--- begin Working data ---

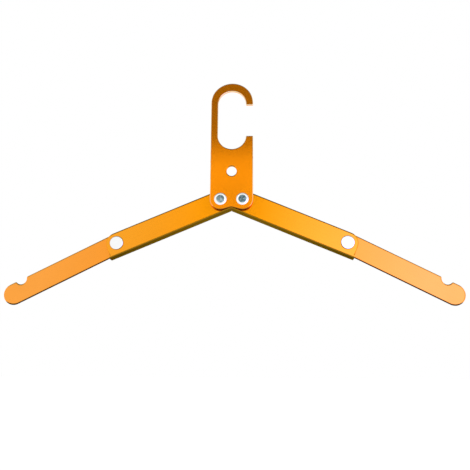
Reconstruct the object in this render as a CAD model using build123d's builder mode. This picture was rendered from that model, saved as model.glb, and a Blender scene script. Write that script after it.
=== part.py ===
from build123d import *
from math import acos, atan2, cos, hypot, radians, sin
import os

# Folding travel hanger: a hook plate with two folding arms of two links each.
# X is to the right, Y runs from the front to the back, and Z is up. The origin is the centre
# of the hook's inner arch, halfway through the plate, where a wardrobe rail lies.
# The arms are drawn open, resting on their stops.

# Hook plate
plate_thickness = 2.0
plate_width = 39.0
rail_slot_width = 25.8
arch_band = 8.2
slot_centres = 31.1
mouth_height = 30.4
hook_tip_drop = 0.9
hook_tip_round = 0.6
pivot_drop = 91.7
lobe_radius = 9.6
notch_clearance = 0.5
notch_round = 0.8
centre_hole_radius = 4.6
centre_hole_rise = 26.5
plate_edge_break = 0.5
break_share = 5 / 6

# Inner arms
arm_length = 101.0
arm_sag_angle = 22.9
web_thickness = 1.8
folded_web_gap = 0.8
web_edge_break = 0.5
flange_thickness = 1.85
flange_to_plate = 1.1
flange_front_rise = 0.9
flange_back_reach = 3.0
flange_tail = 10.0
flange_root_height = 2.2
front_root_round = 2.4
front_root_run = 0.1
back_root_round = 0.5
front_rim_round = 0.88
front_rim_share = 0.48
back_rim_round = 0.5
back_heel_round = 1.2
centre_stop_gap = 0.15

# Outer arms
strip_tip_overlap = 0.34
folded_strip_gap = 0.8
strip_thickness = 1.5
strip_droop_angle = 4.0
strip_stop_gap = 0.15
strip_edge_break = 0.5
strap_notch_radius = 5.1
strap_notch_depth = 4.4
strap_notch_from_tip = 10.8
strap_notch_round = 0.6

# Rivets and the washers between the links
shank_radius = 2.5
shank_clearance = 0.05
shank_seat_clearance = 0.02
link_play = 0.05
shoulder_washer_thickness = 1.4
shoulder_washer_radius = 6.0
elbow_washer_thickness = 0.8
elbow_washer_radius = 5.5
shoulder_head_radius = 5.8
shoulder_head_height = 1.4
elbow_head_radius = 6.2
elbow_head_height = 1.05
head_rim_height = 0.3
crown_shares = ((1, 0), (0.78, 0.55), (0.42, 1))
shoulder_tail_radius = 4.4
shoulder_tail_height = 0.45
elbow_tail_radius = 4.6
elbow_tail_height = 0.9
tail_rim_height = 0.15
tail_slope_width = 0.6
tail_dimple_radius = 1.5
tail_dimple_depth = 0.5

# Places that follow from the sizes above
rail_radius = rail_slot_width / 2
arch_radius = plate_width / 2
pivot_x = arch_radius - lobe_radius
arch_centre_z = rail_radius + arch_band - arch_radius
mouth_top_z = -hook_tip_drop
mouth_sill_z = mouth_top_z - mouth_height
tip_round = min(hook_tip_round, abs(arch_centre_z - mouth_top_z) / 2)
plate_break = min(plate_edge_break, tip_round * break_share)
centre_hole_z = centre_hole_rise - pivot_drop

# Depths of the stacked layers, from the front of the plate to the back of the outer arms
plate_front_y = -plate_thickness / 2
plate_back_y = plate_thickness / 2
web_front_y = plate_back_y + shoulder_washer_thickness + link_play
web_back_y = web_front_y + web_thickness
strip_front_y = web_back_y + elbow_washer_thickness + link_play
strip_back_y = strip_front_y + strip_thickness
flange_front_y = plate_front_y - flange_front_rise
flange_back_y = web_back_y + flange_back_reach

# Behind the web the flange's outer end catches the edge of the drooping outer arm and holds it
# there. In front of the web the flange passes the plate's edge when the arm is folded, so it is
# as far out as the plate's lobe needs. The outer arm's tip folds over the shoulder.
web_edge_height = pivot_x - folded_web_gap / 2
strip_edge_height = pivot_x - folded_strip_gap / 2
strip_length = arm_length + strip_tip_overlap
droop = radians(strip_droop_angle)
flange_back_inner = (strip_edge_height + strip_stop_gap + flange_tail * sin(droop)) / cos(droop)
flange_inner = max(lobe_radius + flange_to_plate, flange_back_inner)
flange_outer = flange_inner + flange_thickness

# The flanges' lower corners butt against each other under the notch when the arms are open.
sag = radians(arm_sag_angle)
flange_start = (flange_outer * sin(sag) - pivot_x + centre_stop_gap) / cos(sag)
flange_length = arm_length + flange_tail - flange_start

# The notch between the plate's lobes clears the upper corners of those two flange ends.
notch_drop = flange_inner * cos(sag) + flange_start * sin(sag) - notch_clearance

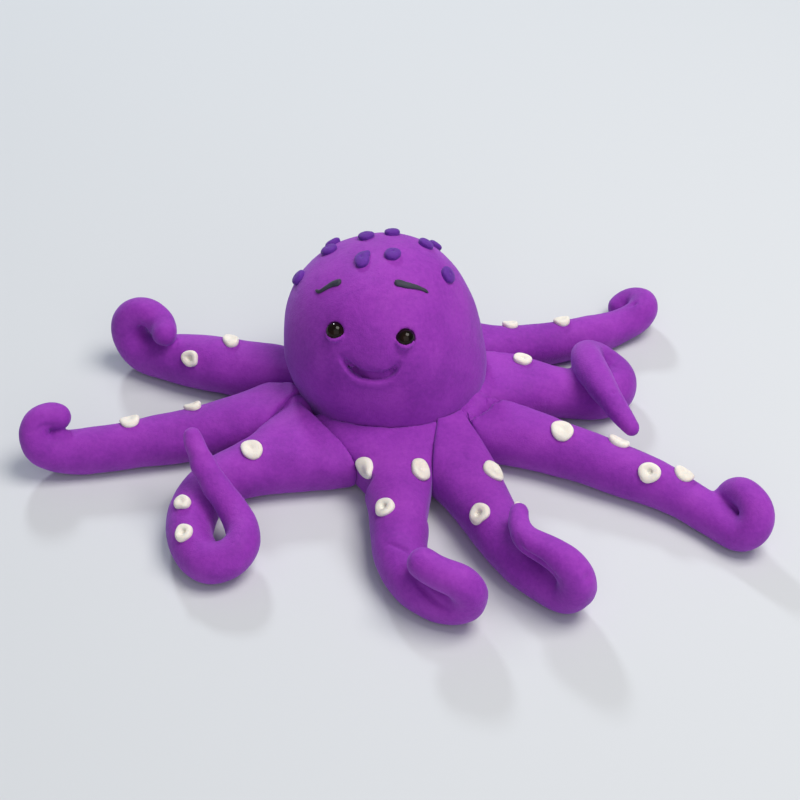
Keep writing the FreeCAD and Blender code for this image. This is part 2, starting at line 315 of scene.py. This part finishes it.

--- end Working data ---

Exercise:
Return each entry from the material above exactly as it appears.

The answer:
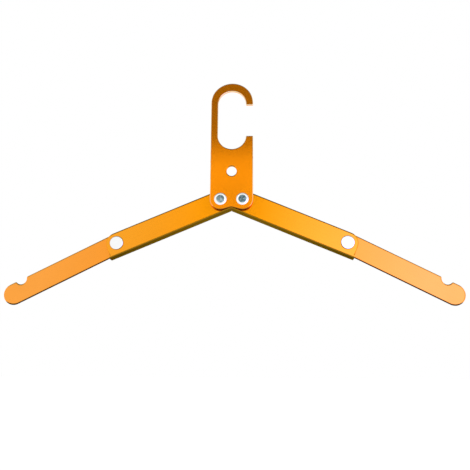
Reconstruct the object in this render as a CAD model using build123d's builder mode. This picture was rendered from that model, saved as model.glb, and a Blender scene script. Write that script after it.
=== part.py ===
from build123d import *
from math import acos, atan2, cos, hypot, radians, sin
import os

# Folding travel hanger: a hook plate with two folding arms of two links each.
# X is to the right, Y runs from the front to the back, and Z is up. The origin is the centre
# of the hook's inner arch, halfway through the plate, where a wardrobe rail lies.
# The arms are drawn open, resting on their stops.

# Hook plate
plate_thickness = 2.0
plate_width = 39.0
rail_slot_width = 25.8
arch_band = 8.2
slot_centres = 31.1
mouth_height = 30.4
hook_tip_drop = 0.9
hook_tip_round = 0.6
pivot_drop = 91.7
lobe_radius = 9.6
notch_clearance = 0.5
notch_round = 0.8
centre_hole_radius = 4.6
centre_hole_rise = 26.5
plate_edge_break = 0.5
break_share = 5 / 6

# Inner arms
arm_length = 101.0
arm_sag_angle = 22.9
web_thickness = 1.8
folded_web_gap = 0.8
web_edge_break = 0.5
flange_thickness = 1.85
flange_to_plate = 1.1
flange_front_rise = 0.9
flange_back_reach = 3.0
flange_tail = 10.0
flange_root_height = 2.2
front_root_round = 2.4
front_root_run = 0.1
back_root_round = 0.5
front_rim_round = 0.88
front_rim_share = 0.48
back_rim_round = 0.5
back_heel_round = 1.2
centre_stop_gap = 0.15

# Outer arms
strip_tip_overlap = 0.34
folded_strip_gap = 0.8
strip_thickness = 1.5
strip_droop_angle = 4.0
strip_stop_gap = 0.15
strip_edge_break = 0.5
strap_notch_radius = 5.1
strap_notch_depth = 4.4
strap_notch_from_tip = 10.8
strap_notch_round = 0.6

# Rivets and the washers between the links
shank_radius = 2.5
shank_clearance = 0.05
shank_seat_clearance = 0.02
link_play = 0.05
shoulder_washer_thickness = 1.4
shoulder_washer_radius = 6.0
elbow_washer_thickness = 0.8
elbow_washer_radius = 5.5
shoulder_head_radius = 5.8
shoulder_head_height = 1.4
elbow_head_radius = 6.2
elbow_head_height = 1.05
head_rim_height = 0.3
crown_shares = ((1, 0), (0.78, 0.55), (0.42, 1))
shoulder_tail_radius = 4.4
shoulder_tail_height = 0.45
elbow_tail_radius = 4.6
elbow_tail_height = 0.9
tail_rim_height = 0.15
tail_slope_width = 0.6
tail_dimple_radius = 1.5
tail_dimple_depth = 0.5

# Places that follow from the sizes above
rail_radius = rail_slot_width / 2
arch_radius = plate_width / 2
pivot_x = arch_radius - lobe_radius
arch_centre_z = rail_radius + arch_band - arch_radius
mouth_top_z = -hook_tip_drop
mouth_sill_z = mouth_top_z - mouth_height
tip_round = min(hook_tip_round, abs(arch_centre_z - mouth_top_z) / 2)
plate_break = min(plate_edge_break, tip_round * break_share)
centre_hole_z = centre_hole_rise - pivot_drop

# Depths of the stacked layers, from the front of the plate to the back of the outer arms
plate_front_y = -plate_thickness / 2
plate_back_y = plate_thickness / 2
web_front_y = plate_back_y + shoulder_washer_thickness + link_play
web_back_y = web_front_y + web_thickness
strip_front_y = web_back_y + elbow_washer_thickness + link_play
strip_back_y = strip_front_y + strip_thickness
flange_front_y = plate_front_y - flange_front_rise
flange_back_y = web_back_y + flange_back_reach

# Behind the web the flange's outer end catches the edge of the drooping outer arm and holds it
# there. In front of the web the flange passes the plate's edge when the arm is folded, so it is
# as far out as the plate's lobe needs. The outer arm's tip folds over the shoulder.
web_edge_height = pivot_x - folded_web_gap / 2
strip_edge_height = pivot_x - folded_strip_gap / 2
strip_length = arm_length + strip_tip_overlap
droop = radians(strip_droop_angle)
flange_back_inner = (strip_edge_height + strip_stop_gap + flange_tail * sin(droop)) / cos(droop)
flange_inner = max(lobe_radius + flange_to_plate, flange_back_inner)
flange_outer = flange_inner + flange_thickness

# The flanges' lower corners butt against each other under the notch when the arms are open.
sag = radians(arm_sag_angle)
flange_start = (flange_outer * sin(sag) - pivot_x + centre_stop_gap) / cos(sag)
flange_length = arm_length + flange_tail - flange_start

# The notch between the plate's lobes clears the upper corners of those two flange ends.
notch_drop = flange_inner * cos(sag) + flange_start * sin(sag) - notch_clearance

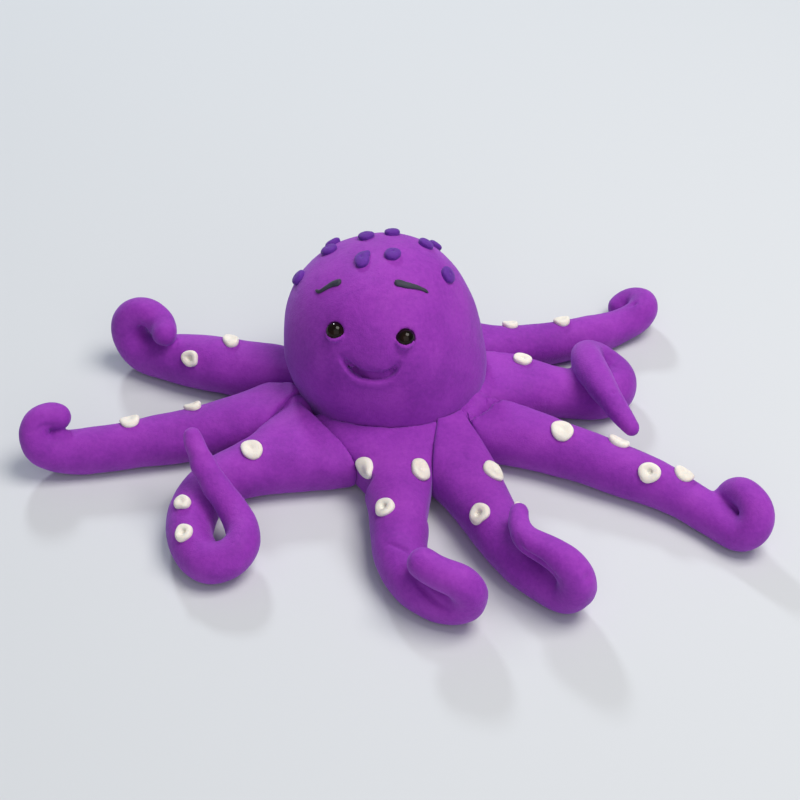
Keep writing the FreeCAD and Blender code for this image. This is part 2, starting at line 315 of scene.py. This part finishes it.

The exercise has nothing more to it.